Do we always have to use 224x224 pixel images with the cat recognition model?
No.

Q16

What is the difference between classification and regression?
Classification problem is when we need to decide between 2(or more) classes, the prediction in this problem isn’t quantity, where regression problem is focused on predecting numeric quantity.

Q17

What is a validation set? What is a test set? Why do we need them?
Validation set is small portion of the data set that we preserve from the training fase in order to prevent the model from memorizing the data instead of learning from it. The validation set allow us to measure the performance of the model on data that the model didn’t see before. Same we can say about test set, which is another preserved protion of data that we use in the final fase of the training in order to have a real idea of model performance.

Q18

What will fastai do if you don’t provide a validation set?
it will automatically create a validation set of 20% of our dataset.
valid_pct=0.2

Q19

What is overfitting?

is when the model is memorizing answears instead of learning from data.

Q20

What is a metric? How does it differ to “loss”?

Metric is what tells us how the model perform, in other way the loss is what we should minimize in order to optimize the model perfromance.as we will see later, sometimes, we could use the metric as loss.

Q21

How can pretrained models help?
pertrained model can be used again, we just need to fin it in our probem.
a pretrained model is a model that learned many lesson from the prior problem, and already has good set of paramters, these parameters(weights+biases) are what we seek in the proccess of using a pretrained model. this procces is called fine-tunning, which mean less money and time consuming.

Q22

What is the “head” of a model?

When using a pretrained model, the later layers of the model, which were useful for the task that the model was originally trained on, are replaced with one or more new layers with randomized weights, of an appropriate size for the dataset you are working with. These new layers are called the “head” of the model.

Q23

What is an “architecture”?

The architecture is the template or structure of the model we are trying to fit. It defines the mathematical model we are trying to fit.

Q24

What are “hyperparameters”?

Training models requires various other parameters that define how the model is trained. For example, we need to define how long we train for, or what learning rate (how fast the model parameters are allowed to change) is used. These sorts of parameters are hyperparameters.

Further Research

Why is a GPU useful for deep learning? How is a CPU different, and why is it less effective for deep learning?

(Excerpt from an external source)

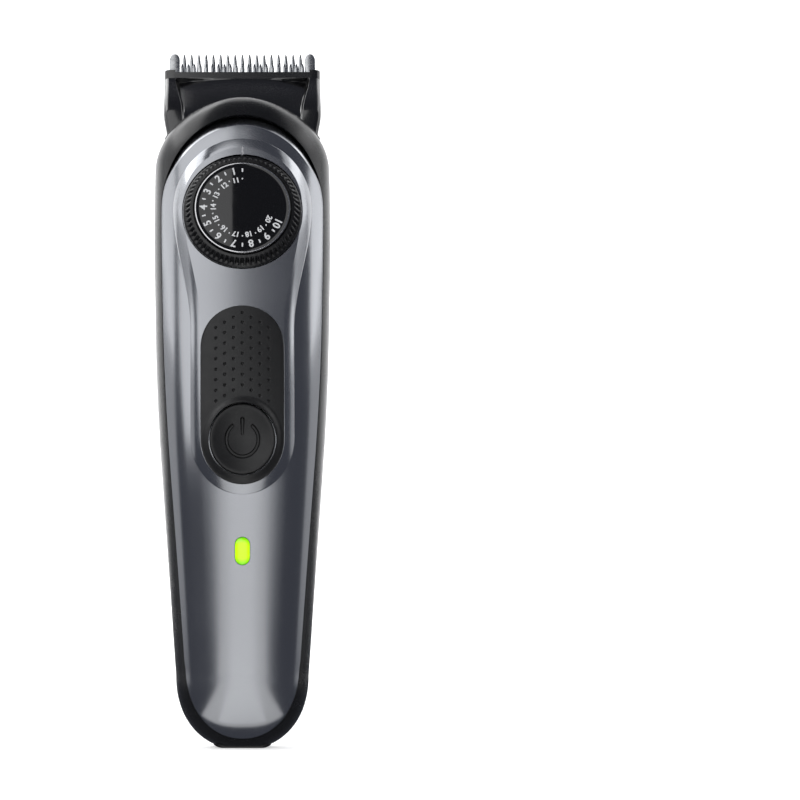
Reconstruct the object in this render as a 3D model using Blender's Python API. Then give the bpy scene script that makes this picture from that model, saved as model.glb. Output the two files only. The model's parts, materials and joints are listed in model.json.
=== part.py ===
"""Cordless beard trimmer with a length dial, a sliding comb carriage and a detachable cutting head.

The trimmer stands on its charging socket with its front (dial, button, light) towards -Y and +Z up.
Every piece is first drawn "straight", in millimetres: x across, y from front to back, t up the handle.
It then goes to its place in one of three ways: lower pieces stay as drawn, neck pieces turn rigidly with
the upper part of the handle, which leans back, and bent pieces follow the curve between the two. The frame's
origin is on the ground, in the middle of the whole width and depth.
"""

from math import asin, atan, cos, hypot, pi, radians, sin, sqrt, tan

import bmesh
import bpy
from mathutils import Vector

MM = 0.001

# ---------------------------------------------------------------- driving dimensions (millimetres)
LEAN = radians(13.0)  # how far the neck leans back
BEND_START = 60.0  # t where the handle starts to curve
BEND_END = 100.0  # t where it is straight again
BEND_RADIUS = (BEND_END - BEND_START) / LEAN

FOOT_FORWARD = 10.132  # the foot stands this far in front of the middle of the whole depth

GAP = 0.3  # clearance between touching pieces
WALL = 2.0  # casing wall
BASE_T = 0.5  # underside of the casing, above the socket's foot

SHOULDER_T = 143.0  # where the top dome of the casing starts
DOME_RISE = 17.9
DOME_EDGE_Y = -5.2  # front face of the casing at the dome's rim
TONGUE_BACK_Y = -3.4  # back of the front tongue, which hides the head's foot
NECK_TOP_T = 151.0  # flat seat of the head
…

What is a GPU? What make it different from CPU? and Why do we need it to do Deep Learning tasks:

GPU stands for Graphic Processing Unit, is a specialized processor with dedicated memory that conventionally perform floating point operations required for rendering graphics.
In other words, it’s a single-chip processor used for extensive graphical and mathematical computations which help the CPU to achieve other tasks.
While CPU is designed to handel the complex logic in code once at a time, GPU can do many small operations at the same time, which make it very convenient to deep learning where we need to do many milions of calculations in order to train a model

Why do Deep Learning needs GPU?

GPUs are optimized for training neural networks models as they can process multiple computations simultaneously.
For example the model we’ve fine-tuned in chapter one resnet18 which the smaller version of resnet models with only 18 hidden layers,though it has more than 11 millions parameters, in order to do one epoch and calculate all these parameter (wights + biases) and multiply them by the input variables (images) then do the Back-probagation and update them after calculating the loss … all this multiplications will take a large amount of time if we did it on CPU.